### Collected data
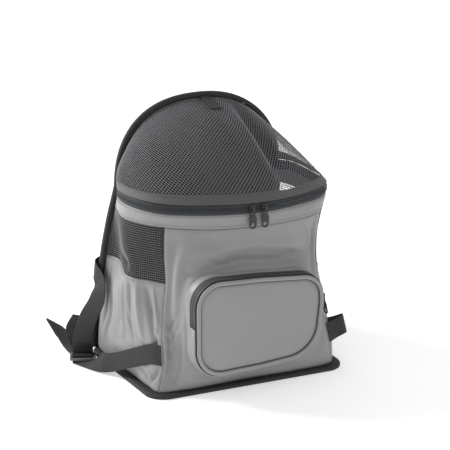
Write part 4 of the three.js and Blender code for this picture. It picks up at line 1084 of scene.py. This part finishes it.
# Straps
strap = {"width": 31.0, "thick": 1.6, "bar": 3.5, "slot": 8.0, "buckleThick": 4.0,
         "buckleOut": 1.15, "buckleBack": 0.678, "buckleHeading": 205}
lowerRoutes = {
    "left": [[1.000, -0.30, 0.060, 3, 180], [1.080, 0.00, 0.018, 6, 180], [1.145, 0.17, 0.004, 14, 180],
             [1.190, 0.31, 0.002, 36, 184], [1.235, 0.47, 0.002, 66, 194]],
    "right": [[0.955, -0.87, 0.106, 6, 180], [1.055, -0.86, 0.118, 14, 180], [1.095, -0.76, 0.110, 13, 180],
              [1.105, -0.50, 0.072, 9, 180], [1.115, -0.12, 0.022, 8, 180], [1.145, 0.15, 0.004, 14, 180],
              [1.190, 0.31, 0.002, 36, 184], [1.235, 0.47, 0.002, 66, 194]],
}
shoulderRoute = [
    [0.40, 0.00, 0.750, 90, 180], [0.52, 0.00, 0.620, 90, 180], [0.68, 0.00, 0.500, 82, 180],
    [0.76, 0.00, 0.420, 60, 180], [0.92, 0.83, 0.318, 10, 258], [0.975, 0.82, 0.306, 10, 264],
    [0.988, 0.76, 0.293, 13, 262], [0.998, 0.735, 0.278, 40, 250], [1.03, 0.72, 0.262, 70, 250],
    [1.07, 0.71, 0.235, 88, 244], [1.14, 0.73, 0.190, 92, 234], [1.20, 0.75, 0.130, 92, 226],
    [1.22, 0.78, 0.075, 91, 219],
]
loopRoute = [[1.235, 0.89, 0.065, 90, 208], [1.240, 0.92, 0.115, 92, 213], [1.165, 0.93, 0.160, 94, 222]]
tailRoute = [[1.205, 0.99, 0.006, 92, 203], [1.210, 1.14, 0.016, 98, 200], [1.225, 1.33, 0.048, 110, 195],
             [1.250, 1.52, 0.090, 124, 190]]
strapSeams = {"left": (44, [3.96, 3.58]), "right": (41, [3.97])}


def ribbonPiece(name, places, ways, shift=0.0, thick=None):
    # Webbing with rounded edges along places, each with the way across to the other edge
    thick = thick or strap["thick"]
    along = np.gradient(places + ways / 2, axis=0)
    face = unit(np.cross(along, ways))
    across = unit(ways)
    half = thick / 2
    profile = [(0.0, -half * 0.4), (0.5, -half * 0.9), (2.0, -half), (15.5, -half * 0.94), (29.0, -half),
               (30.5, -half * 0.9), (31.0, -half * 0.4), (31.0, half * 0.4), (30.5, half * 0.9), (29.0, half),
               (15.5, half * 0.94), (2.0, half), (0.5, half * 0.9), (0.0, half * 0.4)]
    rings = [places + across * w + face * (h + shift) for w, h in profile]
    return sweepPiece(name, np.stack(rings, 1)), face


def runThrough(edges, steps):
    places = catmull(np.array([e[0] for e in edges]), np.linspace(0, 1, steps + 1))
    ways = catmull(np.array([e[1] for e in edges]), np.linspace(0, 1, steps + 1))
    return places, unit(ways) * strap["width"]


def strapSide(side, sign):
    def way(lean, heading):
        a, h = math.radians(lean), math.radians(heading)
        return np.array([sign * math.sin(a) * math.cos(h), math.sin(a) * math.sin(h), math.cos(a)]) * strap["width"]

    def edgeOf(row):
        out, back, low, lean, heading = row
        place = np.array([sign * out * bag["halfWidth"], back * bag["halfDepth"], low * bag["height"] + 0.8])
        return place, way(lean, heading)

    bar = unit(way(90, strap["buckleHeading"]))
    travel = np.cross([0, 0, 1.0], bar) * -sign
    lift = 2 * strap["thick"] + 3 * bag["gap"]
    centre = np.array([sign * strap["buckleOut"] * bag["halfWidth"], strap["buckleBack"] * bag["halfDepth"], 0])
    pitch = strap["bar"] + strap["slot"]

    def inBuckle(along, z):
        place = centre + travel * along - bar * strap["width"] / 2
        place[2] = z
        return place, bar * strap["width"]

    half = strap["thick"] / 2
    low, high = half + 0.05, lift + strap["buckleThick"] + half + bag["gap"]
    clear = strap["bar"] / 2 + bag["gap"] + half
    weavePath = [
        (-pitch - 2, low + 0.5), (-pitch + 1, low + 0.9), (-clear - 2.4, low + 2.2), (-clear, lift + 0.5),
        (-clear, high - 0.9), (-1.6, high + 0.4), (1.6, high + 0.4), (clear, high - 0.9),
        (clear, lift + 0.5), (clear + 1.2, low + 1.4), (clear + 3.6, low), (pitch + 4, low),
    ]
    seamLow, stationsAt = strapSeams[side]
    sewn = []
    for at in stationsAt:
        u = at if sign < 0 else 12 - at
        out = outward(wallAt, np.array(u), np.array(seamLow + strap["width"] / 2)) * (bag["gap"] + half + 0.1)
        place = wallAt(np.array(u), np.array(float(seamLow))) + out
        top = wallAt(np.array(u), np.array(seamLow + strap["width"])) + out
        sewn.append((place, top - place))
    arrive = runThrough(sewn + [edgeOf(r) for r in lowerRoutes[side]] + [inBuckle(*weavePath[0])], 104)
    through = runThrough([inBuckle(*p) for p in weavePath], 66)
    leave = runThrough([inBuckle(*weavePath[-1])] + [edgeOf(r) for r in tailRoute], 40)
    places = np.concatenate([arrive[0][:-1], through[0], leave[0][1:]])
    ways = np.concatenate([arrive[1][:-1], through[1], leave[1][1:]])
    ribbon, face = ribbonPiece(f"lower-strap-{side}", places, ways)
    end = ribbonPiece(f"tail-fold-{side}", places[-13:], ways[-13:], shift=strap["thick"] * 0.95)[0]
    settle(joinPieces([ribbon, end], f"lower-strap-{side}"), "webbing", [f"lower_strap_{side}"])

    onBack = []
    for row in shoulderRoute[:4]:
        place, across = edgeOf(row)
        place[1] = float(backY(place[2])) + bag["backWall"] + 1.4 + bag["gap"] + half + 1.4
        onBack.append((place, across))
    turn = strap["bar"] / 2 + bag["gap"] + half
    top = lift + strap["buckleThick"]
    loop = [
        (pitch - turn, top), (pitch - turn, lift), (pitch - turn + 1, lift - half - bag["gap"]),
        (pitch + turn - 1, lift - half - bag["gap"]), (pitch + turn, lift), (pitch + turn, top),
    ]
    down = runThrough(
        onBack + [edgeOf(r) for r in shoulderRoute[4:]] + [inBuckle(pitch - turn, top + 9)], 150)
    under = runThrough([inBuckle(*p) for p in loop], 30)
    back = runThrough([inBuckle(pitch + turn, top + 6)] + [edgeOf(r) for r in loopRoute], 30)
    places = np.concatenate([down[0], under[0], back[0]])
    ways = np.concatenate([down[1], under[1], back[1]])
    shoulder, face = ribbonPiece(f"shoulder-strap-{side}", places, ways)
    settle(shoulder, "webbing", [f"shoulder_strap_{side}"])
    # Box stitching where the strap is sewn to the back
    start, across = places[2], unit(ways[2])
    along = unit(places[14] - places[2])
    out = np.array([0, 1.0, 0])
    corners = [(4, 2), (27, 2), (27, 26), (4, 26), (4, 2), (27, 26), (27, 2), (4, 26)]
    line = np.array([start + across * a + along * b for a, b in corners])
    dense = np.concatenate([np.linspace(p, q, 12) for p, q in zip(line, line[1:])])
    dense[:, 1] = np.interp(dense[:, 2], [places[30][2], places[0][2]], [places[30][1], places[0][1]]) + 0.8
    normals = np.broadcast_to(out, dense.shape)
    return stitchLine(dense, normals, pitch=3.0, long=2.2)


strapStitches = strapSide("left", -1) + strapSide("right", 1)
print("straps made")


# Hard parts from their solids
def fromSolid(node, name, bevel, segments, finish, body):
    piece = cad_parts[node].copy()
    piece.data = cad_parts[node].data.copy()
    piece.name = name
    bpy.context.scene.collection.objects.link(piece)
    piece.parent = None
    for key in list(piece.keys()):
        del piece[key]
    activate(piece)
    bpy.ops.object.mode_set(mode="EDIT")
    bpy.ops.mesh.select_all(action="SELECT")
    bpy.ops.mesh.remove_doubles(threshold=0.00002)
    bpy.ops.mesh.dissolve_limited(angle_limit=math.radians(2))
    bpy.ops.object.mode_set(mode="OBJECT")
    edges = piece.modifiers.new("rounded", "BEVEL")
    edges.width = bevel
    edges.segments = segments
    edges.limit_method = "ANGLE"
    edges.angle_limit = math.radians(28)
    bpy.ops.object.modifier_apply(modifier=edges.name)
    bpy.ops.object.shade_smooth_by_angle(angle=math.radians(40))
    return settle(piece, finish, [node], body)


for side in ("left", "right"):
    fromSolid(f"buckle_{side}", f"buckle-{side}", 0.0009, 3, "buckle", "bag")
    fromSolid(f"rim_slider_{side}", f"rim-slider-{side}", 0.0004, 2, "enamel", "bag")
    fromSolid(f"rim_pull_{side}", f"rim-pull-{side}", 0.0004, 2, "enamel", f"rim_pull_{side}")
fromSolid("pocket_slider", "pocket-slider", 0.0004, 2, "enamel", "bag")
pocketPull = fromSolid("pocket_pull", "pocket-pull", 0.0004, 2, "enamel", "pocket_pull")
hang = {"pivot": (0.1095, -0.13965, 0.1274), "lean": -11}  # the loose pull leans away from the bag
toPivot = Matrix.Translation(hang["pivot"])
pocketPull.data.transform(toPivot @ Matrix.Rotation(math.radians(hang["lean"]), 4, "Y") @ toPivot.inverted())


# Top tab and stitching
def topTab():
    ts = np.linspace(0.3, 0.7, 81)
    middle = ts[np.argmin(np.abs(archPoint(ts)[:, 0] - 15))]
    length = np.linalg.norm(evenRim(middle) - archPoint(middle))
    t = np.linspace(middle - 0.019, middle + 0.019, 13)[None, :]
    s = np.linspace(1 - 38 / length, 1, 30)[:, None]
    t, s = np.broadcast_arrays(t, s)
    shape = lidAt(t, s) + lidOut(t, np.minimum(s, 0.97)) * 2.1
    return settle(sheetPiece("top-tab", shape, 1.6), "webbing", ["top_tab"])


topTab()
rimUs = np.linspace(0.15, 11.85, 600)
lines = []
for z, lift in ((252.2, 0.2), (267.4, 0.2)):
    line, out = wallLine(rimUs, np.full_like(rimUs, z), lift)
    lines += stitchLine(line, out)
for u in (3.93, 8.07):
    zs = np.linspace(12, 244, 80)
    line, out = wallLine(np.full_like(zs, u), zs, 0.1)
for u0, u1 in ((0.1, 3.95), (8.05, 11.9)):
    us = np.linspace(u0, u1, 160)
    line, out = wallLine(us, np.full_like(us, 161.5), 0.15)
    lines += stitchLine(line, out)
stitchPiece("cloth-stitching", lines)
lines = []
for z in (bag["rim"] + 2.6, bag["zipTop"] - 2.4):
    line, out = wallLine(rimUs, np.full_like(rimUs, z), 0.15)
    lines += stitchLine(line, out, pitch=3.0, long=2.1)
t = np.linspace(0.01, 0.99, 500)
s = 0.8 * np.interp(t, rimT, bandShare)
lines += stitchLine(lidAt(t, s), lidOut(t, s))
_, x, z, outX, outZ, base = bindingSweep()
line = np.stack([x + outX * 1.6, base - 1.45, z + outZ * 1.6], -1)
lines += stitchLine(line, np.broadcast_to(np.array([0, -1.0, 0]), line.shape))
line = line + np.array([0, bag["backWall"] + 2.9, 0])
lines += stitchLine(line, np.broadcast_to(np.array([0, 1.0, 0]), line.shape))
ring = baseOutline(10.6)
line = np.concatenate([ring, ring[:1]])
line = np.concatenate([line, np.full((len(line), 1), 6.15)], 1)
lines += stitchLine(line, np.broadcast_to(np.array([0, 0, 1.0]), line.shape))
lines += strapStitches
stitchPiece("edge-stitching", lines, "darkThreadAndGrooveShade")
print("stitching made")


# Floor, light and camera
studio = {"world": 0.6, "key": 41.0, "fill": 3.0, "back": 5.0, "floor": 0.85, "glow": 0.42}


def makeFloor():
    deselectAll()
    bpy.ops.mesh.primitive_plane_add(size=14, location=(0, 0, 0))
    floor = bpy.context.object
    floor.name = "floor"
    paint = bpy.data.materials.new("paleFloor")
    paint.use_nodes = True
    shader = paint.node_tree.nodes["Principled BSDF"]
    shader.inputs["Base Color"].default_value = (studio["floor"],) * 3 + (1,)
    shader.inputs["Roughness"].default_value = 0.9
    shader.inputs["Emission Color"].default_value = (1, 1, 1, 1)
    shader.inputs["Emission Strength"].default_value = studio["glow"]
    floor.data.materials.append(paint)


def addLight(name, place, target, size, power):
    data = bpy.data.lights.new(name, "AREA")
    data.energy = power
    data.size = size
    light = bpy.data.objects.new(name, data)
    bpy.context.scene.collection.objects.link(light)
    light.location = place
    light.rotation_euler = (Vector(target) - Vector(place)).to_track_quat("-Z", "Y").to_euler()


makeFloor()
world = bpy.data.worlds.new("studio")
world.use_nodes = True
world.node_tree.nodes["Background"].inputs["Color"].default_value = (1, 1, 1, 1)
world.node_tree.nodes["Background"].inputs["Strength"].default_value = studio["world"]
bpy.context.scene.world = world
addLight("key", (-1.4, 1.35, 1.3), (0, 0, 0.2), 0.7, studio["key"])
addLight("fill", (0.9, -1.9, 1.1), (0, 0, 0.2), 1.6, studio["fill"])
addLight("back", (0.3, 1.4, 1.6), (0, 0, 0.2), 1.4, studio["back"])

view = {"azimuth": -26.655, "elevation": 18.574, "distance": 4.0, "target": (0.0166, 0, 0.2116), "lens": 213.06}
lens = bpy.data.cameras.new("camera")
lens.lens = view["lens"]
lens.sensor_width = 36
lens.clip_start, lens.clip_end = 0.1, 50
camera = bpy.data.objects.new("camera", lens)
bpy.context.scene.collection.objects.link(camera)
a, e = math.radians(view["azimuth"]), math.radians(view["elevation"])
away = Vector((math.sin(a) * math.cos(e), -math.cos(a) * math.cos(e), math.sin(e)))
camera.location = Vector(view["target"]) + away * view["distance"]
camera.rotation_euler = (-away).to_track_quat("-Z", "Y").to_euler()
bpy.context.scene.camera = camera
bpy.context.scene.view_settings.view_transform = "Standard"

### What you have to do
Tally the lines that hold the string "copy" and state the total, nothing more.

### Expected output
2